- [SET PROBLEM]
Please copy the lines below exactly, from the first one through the line showing "return colour, floor".

- [PROVIDED MATERIAL]
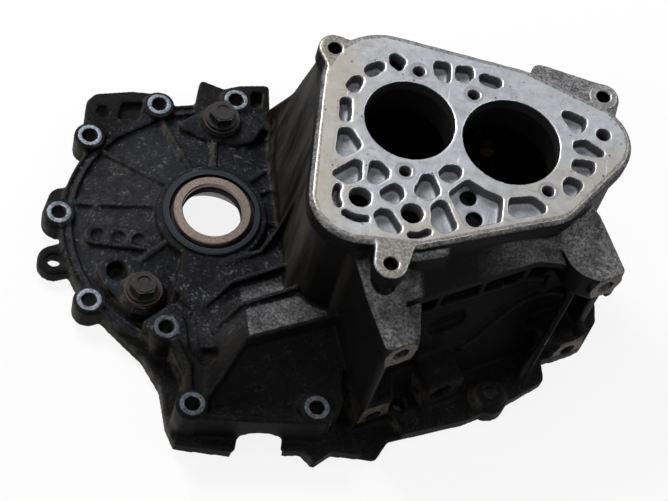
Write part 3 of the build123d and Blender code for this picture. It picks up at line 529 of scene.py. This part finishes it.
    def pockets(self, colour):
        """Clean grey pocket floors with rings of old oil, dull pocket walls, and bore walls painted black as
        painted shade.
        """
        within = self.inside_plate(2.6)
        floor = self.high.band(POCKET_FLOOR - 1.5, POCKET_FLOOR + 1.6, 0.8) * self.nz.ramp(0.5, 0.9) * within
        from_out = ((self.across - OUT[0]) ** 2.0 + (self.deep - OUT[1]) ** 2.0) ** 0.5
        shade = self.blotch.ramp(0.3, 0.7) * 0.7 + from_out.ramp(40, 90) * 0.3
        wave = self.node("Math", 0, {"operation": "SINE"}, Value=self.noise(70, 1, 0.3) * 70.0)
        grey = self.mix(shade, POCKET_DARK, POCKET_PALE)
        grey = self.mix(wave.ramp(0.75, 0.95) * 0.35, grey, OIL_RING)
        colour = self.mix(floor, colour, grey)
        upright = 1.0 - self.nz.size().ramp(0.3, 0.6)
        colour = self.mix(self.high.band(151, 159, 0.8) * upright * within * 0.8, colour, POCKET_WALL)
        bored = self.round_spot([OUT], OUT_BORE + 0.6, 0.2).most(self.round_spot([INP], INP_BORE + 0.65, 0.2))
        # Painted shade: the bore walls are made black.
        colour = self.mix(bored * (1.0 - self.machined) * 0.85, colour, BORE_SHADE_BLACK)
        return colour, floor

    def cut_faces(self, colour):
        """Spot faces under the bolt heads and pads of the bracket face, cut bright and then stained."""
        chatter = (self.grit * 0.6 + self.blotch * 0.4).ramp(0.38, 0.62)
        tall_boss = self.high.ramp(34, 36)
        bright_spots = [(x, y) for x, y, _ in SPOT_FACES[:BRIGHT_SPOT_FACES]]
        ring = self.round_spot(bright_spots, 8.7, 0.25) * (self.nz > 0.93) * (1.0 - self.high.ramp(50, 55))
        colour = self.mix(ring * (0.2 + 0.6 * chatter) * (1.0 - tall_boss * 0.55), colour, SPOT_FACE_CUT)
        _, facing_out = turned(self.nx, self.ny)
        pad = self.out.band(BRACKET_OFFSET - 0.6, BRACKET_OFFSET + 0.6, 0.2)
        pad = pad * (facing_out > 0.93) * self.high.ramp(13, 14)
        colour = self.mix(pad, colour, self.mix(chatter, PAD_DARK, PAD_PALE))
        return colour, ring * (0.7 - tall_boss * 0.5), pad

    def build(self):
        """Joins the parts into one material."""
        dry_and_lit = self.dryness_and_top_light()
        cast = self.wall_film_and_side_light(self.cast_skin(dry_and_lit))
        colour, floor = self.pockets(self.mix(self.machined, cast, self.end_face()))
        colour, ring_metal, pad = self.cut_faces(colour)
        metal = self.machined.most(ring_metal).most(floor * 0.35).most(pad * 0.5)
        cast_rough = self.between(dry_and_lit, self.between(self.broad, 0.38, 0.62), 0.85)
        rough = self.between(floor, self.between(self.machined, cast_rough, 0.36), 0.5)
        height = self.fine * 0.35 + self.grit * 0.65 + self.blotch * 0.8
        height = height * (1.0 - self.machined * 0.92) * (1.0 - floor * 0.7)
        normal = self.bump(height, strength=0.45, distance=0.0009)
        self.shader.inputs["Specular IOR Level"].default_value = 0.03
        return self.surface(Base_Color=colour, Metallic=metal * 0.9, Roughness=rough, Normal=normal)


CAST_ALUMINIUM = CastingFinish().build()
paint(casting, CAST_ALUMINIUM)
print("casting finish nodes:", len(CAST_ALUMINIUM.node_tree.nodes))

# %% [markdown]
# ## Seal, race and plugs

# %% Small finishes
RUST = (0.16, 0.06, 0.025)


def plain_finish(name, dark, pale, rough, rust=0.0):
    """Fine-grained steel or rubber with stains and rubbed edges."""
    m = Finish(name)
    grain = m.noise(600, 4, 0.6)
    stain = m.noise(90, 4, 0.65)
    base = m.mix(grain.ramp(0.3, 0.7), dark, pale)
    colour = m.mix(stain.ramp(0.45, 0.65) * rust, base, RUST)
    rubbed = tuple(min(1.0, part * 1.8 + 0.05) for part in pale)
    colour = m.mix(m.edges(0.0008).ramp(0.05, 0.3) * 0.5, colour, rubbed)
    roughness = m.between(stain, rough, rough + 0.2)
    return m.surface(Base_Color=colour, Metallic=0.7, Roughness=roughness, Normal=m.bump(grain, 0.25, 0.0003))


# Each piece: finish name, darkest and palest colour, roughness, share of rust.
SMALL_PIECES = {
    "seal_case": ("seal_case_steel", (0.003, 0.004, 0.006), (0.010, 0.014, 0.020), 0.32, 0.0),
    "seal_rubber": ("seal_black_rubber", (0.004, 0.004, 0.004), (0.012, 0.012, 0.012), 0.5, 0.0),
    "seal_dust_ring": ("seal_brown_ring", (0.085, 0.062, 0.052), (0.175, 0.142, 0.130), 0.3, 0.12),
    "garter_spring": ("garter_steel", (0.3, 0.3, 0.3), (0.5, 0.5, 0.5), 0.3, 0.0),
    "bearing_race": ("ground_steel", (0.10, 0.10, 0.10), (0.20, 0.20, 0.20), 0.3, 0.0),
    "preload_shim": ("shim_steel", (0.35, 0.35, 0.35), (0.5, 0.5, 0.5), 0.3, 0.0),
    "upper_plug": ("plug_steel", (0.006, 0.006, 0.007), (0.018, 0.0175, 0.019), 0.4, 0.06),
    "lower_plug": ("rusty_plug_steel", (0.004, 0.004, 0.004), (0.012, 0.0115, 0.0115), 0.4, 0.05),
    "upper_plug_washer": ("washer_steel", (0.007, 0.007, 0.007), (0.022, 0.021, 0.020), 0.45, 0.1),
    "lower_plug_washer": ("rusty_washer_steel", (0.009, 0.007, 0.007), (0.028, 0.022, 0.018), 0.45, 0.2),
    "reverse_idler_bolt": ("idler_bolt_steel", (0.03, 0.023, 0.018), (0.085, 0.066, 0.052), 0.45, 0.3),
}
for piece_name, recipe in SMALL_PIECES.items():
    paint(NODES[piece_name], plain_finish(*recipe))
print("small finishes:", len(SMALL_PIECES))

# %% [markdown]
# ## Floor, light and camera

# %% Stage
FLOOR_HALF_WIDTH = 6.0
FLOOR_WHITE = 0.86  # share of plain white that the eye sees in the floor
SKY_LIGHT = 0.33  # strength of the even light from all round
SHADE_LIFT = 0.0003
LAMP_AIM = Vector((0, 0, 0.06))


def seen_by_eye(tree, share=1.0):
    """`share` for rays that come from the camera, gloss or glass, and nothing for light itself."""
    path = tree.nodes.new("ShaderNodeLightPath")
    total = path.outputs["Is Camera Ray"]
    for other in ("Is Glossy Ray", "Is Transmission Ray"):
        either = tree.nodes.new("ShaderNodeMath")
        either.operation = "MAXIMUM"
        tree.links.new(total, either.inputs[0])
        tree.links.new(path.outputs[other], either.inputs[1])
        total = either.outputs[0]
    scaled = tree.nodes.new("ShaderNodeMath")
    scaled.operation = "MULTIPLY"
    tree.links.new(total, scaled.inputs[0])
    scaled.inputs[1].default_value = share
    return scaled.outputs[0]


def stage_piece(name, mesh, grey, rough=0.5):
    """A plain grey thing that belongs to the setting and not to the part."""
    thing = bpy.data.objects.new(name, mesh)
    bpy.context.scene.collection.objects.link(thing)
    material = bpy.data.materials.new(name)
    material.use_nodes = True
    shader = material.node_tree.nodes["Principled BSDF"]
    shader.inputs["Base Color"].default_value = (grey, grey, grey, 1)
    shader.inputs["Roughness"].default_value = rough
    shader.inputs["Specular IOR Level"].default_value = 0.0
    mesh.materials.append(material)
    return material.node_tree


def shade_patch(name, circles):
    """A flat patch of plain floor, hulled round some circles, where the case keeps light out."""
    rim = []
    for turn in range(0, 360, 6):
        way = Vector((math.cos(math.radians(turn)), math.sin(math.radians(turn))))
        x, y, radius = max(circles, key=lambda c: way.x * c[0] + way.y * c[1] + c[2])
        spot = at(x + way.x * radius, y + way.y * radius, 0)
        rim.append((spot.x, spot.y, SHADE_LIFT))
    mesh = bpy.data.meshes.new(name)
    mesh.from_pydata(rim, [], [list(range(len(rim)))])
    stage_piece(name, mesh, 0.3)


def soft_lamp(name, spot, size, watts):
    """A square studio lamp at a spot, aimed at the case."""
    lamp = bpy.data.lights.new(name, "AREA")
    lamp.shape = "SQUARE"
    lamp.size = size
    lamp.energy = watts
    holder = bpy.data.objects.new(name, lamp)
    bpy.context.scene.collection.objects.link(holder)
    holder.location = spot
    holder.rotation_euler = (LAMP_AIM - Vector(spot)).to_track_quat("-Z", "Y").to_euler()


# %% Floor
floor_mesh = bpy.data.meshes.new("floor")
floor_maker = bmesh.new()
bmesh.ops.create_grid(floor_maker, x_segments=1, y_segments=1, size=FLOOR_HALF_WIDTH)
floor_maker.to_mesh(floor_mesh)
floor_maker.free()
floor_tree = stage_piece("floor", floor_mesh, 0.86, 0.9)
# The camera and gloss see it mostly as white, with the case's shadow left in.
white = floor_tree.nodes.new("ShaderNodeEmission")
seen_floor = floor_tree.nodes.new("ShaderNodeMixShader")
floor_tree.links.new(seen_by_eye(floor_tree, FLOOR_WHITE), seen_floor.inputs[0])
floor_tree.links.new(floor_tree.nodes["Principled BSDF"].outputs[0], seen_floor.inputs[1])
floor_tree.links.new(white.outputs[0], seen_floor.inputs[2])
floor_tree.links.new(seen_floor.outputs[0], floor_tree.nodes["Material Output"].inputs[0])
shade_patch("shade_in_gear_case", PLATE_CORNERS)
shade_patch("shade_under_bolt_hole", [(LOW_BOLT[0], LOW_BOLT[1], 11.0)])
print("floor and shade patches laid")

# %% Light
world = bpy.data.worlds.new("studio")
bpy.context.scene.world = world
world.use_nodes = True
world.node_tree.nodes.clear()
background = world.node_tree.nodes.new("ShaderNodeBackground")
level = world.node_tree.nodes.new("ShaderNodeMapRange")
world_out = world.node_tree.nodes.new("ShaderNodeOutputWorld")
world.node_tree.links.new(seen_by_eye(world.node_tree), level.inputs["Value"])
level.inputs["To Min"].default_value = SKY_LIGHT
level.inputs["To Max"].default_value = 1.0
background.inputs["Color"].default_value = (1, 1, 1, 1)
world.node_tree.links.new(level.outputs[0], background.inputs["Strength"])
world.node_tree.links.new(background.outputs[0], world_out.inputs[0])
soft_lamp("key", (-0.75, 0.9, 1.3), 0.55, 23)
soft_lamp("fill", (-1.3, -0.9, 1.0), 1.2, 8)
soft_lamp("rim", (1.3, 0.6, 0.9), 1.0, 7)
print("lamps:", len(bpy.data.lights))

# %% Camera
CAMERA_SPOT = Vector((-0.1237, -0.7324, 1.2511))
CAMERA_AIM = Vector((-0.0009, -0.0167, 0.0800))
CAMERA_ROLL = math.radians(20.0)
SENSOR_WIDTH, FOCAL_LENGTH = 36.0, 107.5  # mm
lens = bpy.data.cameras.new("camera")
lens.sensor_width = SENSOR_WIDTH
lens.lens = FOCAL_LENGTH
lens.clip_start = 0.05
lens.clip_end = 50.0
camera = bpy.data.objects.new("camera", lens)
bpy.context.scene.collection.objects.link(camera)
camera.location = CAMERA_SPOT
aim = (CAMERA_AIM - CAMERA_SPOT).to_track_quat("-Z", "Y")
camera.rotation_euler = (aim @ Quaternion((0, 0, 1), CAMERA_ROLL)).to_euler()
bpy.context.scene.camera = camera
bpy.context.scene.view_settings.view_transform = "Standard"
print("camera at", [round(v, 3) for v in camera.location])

- [SOLVED EXERCISE]
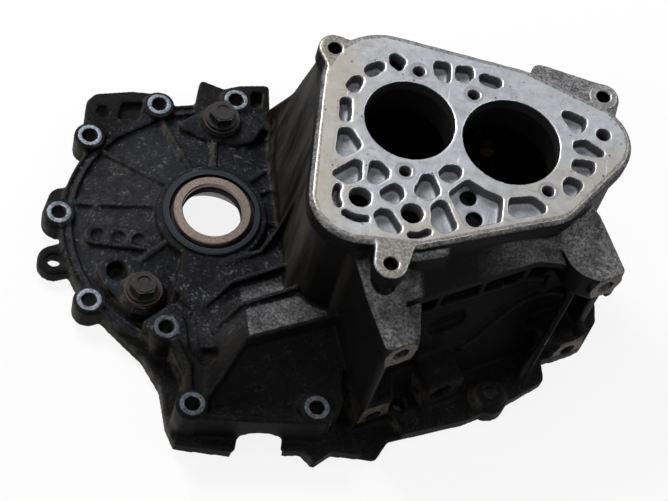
Write part 3 of the build123d and Blender code for this picture. It picks up at line 529 of scene.py. This part finishes it.
    def pockets(self, colour):
        """Clean grey pocket floors with rings of old oil, dull pocket walls, and bore walls painted black as
        painted shade.
        """
        within = self.inside_plate(2.6)
        floor = self.high.band(POCKET_FLOOR - 1.5, POCKET_FLOOR + 1.6, 0.8) * self.nz.ramp(0.5, 0.9) * within
        from_out = ((self.across - OUT[0]) ** 2.0 + (self.deep - OUT[1]) ** 2.0) ** 0.5
        shade = self.blotch.ramp(0.3, 0.7) * 0.7 + from_out.ramp(40, 90) * 0.3
        wave = self.node("Math", 0, {"operation": "SINE"}, Value=self.noise(70, 1, 0.3) * 70.0)
        grey = self.mix(shade, POCKET_DARK, POCKET_PALE)
        grey = self.mix(wave.ramp(0.75, 0.95) * 0.35, grey, OIL_RING)
        colour = self.mix(floor, colour, grey)
        upright = 1.0 - self.nz.size().ramp(0.3, 0.6)
        colour = self.mix(self.high.band(151, 159, 0.8) * upright * within * 0.8, colour, POCKET_WALL)
        bored = self.round_spot([OUT], OUT_BORE + 0.6, 0.2).most(self.round_spot([INP], INP_BORE + 0.65, 0.2))
        # Painted shade: the bore walls are made black.
        colour = self.mix(bored * (1.0 - self.machined) * 0.85, colour, BORE_SHADE_BLACK)
        return colour, floor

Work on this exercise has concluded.